As I was saying earlier, the plot in the game is somewhat unique. The reason I say somewhat is because the plot heavily borrows from movies like The Fast and the Furious and... well... The Fast and the Furious. I'll just go ahead and say it, NFS, until the very end (there is a twist!), pretty much uses the same story as The Fast and the Furious (F&F). You play as an undercover cop who has to find out who stole some incredibly important cars from a bigger shipment of, you guessed it... cars. Your boss, played in glorious cut scenes by Maggie Q, gives you an assignment to infiltrate the gangs around the Tri-State Area (basically, your in-game world) in order to find out who stole the car shipment. While working undercover for the first gang, you meet the lovely Carmen Mendez, played by Christina Millian, who you instantly have a thing for. Don't expect any kind of crazy character development to happen, but you will be surprised as to how well you will comprehend what is going on. There definitely are a few levels at the beginning of the third state that make no sense, but the overall story works well enough to push the gameplay forward.
I can't emphasize this enough; NFS is possibly the first big budget title that truly has a next gen iPhone control scheme. There wasn't a single point in the game that made me wish I were playing on a PSP or DS, which is definitely a first among the bigger titles on the system. Between the super effective use of the accelerometer and the fantastic use of the multi-touch display, NFS uses the phone to its full potential.
As mentioned in the video, there are many gameplay options in NFS. Besides the typical races, there are many levels that involve destroying a rival cars, destroying police cars, trashing the road, or evading the police in order to deliver stolen vehicles. The best two gameplay variations to me are the races and the stolen car levels, but none of the gameplay types could ever be called even remotely boring.

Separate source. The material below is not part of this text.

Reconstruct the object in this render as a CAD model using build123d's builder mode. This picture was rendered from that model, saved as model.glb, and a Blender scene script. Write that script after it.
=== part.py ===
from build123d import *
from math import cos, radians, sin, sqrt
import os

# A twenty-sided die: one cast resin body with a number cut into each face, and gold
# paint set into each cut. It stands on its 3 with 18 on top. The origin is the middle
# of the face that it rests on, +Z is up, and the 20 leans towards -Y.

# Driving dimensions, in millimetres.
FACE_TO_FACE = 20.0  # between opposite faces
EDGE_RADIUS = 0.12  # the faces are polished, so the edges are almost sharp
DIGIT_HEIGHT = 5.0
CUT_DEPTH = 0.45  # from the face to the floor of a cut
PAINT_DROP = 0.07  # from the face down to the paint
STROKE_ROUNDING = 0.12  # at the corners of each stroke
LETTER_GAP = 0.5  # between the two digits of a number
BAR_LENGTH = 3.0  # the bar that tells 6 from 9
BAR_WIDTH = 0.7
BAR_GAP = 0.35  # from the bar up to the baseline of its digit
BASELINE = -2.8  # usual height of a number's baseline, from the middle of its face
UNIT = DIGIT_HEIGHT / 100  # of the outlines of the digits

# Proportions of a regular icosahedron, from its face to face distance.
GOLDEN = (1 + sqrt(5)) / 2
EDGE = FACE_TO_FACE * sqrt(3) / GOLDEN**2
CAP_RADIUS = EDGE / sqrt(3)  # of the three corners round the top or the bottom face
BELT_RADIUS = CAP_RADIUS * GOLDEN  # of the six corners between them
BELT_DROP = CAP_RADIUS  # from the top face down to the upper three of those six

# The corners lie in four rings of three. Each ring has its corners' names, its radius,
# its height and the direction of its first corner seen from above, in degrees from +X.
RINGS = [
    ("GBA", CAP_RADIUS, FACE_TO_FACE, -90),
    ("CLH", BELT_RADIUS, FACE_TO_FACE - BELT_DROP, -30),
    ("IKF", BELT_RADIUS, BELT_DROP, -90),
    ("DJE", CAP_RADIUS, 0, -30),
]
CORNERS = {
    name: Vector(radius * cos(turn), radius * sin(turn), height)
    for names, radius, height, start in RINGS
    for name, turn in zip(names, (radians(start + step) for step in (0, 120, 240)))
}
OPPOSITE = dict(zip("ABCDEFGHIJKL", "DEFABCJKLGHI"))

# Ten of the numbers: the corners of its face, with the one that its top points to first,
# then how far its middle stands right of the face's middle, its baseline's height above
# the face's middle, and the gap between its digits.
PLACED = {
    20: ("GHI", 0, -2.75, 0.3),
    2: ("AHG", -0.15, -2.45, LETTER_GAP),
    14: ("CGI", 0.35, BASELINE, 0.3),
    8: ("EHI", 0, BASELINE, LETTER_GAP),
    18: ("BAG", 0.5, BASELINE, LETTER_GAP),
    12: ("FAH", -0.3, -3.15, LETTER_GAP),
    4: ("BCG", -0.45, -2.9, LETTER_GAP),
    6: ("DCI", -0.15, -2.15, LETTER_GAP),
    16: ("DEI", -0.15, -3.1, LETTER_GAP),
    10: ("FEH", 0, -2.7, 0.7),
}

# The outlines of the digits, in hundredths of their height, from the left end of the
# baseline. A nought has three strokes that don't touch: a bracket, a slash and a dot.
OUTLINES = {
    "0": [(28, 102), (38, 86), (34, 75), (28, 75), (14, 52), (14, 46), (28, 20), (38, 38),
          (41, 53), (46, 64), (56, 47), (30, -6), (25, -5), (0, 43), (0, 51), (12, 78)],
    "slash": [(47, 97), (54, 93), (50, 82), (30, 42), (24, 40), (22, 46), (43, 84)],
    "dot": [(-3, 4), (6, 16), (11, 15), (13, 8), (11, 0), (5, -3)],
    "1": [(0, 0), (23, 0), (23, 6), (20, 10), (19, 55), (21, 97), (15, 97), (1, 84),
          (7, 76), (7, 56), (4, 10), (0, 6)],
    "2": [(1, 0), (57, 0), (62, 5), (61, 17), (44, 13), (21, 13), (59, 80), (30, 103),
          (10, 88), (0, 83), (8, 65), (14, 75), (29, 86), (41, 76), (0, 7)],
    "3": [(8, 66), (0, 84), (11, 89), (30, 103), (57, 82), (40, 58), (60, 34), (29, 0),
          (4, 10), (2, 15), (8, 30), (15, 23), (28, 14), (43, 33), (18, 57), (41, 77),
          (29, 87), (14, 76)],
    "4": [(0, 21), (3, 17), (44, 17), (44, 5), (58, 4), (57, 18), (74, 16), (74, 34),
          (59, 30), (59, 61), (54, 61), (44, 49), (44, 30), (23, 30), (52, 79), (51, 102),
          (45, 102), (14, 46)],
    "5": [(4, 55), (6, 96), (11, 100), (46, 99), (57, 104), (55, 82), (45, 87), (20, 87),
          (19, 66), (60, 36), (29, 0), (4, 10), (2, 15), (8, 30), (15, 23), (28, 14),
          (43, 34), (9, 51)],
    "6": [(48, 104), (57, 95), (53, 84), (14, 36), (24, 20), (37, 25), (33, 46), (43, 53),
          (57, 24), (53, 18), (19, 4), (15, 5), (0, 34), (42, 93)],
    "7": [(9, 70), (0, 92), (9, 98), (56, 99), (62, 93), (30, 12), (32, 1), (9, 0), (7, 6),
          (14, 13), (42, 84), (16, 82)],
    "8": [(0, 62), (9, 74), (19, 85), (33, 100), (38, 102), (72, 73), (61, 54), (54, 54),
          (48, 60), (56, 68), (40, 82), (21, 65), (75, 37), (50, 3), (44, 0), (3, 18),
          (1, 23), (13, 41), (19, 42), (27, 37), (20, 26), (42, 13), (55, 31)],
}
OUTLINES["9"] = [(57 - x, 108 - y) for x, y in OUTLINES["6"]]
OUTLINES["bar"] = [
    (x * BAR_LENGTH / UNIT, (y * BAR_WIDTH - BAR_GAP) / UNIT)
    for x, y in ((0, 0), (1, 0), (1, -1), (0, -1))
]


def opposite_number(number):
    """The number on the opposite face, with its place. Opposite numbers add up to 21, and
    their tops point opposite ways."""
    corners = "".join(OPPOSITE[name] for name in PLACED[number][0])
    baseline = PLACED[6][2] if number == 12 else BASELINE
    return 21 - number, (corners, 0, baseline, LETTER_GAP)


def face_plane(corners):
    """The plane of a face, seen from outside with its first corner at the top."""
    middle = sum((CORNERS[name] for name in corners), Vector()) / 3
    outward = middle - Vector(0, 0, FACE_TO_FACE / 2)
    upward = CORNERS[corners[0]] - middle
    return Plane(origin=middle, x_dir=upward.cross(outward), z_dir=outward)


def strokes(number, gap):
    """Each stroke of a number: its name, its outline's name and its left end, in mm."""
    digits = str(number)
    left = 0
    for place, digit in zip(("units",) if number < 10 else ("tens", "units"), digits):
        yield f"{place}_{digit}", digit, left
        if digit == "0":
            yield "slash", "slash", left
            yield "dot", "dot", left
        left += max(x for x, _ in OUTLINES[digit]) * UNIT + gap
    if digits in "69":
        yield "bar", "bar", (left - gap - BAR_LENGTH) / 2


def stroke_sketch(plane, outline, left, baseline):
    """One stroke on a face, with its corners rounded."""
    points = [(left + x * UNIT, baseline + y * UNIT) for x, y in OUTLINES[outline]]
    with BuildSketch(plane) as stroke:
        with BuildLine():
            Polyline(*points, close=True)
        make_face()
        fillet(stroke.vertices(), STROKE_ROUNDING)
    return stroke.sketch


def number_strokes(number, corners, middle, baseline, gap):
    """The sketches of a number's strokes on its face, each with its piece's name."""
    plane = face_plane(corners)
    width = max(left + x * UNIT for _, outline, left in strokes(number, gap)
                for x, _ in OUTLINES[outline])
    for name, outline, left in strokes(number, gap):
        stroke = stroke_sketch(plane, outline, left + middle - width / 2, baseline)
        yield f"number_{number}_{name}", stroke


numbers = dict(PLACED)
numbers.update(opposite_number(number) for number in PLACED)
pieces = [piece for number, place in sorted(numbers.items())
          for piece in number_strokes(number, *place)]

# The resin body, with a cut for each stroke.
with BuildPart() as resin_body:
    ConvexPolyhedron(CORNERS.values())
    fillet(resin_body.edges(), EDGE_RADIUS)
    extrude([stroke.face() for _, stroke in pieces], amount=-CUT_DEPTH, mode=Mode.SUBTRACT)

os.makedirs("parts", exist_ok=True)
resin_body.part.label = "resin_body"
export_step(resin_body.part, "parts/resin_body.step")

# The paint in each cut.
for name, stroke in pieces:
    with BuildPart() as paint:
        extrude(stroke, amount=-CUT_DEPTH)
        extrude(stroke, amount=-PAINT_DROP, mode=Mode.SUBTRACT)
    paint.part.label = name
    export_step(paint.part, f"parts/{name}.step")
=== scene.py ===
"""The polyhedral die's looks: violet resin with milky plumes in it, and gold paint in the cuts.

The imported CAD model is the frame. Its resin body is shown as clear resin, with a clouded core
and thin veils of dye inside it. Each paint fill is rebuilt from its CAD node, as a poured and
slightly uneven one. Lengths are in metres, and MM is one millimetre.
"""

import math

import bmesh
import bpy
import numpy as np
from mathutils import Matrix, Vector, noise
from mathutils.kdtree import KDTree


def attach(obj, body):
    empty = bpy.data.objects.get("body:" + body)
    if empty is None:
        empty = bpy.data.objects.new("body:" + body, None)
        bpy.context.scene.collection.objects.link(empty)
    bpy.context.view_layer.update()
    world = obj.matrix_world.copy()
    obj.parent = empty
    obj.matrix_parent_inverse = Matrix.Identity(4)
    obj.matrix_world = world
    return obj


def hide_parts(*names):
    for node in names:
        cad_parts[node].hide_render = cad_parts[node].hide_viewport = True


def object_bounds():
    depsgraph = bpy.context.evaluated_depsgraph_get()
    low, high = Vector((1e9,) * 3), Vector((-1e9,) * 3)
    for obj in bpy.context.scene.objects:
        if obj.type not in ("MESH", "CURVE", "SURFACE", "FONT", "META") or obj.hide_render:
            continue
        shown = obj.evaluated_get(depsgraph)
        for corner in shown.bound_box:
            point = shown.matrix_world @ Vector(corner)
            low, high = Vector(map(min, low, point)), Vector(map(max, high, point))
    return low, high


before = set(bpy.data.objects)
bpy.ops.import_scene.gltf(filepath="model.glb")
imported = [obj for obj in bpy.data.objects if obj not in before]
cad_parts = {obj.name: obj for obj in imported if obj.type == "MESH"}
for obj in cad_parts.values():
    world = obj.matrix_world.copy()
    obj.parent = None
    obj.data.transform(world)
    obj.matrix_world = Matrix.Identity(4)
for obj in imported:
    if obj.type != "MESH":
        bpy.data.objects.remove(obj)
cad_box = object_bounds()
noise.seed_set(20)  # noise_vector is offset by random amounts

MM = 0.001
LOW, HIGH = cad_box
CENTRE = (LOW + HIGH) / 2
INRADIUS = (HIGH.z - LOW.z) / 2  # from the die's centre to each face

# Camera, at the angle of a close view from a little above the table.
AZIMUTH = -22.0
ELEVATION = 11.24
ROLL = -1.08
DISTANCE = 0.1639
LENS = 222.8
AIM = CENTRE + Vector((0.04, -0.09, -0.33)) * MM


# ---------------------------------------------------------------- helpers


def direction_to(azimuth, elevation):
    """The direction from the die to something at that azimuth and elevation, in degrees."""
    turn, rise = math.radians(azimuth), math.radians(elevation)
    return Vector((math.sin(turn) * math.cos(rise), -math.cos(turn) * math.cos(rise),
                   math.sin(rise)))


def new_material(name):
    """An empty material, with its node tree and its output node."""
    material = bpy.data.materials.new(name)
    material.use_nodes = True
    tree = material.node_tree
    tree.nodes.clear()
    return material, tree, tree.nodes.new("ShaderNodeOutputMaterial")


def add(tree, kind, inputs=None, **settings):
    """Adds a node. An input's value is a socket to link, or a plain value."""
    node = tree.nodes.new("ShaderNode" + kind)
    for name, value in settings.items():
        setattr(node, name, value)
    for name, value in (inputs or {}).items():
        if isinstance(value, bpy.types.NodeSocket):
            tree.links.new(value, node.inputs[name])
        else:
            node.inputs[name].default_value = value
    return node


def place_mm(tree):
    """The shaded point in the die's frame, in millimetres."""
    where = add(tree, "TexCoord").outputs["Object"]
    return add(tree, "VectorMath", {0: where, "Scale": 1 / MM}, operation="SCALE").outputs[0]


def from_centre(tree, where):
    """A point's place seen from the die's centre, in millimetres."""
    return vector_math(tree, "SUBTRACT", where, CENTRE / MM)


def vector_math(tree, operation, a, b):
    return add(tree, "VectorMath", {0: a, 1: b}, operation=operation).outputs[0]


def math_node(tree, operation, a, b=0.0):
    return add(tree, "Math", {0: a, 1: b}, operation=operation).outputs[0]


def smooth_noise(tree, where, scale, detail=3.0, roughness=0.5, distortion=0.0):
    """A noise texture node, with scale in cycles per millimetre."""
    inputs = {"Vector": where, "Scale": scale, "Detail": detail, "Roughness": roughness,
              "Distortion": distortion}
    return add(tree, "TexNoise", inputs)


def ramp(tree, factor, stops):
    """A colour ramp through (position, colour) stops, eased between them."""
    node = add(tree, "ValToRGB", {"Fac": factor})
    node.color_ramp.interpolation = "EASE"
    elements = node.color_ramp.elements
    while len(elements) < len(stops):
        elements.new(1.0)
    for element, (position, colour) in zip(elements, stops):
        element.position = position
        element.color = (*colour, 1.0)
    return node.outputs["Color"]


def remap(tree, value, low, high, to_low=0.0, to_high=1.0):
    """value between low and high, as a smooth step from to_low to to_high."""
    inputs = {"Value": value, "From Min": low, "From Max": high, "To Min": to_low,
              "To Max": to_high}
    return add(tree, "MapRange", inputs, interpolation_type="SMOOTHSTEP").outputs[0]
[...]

The graphics in NFS are absolutely fantastic. There are a few instances of lag at some points, usually when the phone is receiving an e-mail or text message, but the overall build of the game is flawless. All of the cars are richly detailed, with customization options (body kits, spoilers) that all look fantastic. Even the environment in the game is richly detailed. I fully expected some nice racing graphics in NFS, but when I first saw 3D buildings whizzing past my car I was shocked.
The best thing about the graphics of the game though, and this may be a testimonial to the gameplay, is the sheer sense of speed you get while playing the game. In real life, there is a massive difference in the amount of reaction time needed to drive a Firebird and a Porsche at top speed, and this is represented very well in NFS. Some of the later levels have you going so fast that winning boils down to developing twitch reactions to situations, making for an exciting game.
The background music in NFS is a collection of decent rock tracks (I wish I could import the Crazy Taxi soundtrack), but the game really excels in the sound effect department. At various points in the game you will hear your engine shift, hear the crunch of a car around you, and hear the sirens and helicopter sounds of the oncoming police. With the speed of the action and the growl of your engine, the background music becomes what it is meant to be... background music. With the sounds as good as they are, listening to the game through the iPhone speaker is almost a waste, so I would definitely recommend a good pair of headphones.
NFS: Undercover has definitely raised the bar for iPhone gaming in general. The graphics are stunning, the sound is awesome, and the gameplay is the best that the system has to offer. I commend the EA programmers for finally making an iPhone game that seems like it was designed specifically for the iPhone, and not just ported over with some kind of tired control scheme. It's hard to find fault with the game, but if I had to reach, I would probably ask for some sort of multiplayer option. The single player experience though is so good (and extensive) that you won't even think about the lack of multiplayer. I'd say that you can legitimately expect 10, maybe 15 hours of gameplay if you want to complete the story mode and the drift mode that unlocks at the end of the game.
By iPhone standards, the game is quite expensive, but this is a fully featured game that would be welcome on any portable console. Considering that I would gladly play $15-$20 for the same experience on the DS, the measly $10 iPhone price is well justified. Pick this one up as soon as you can, it's worth it.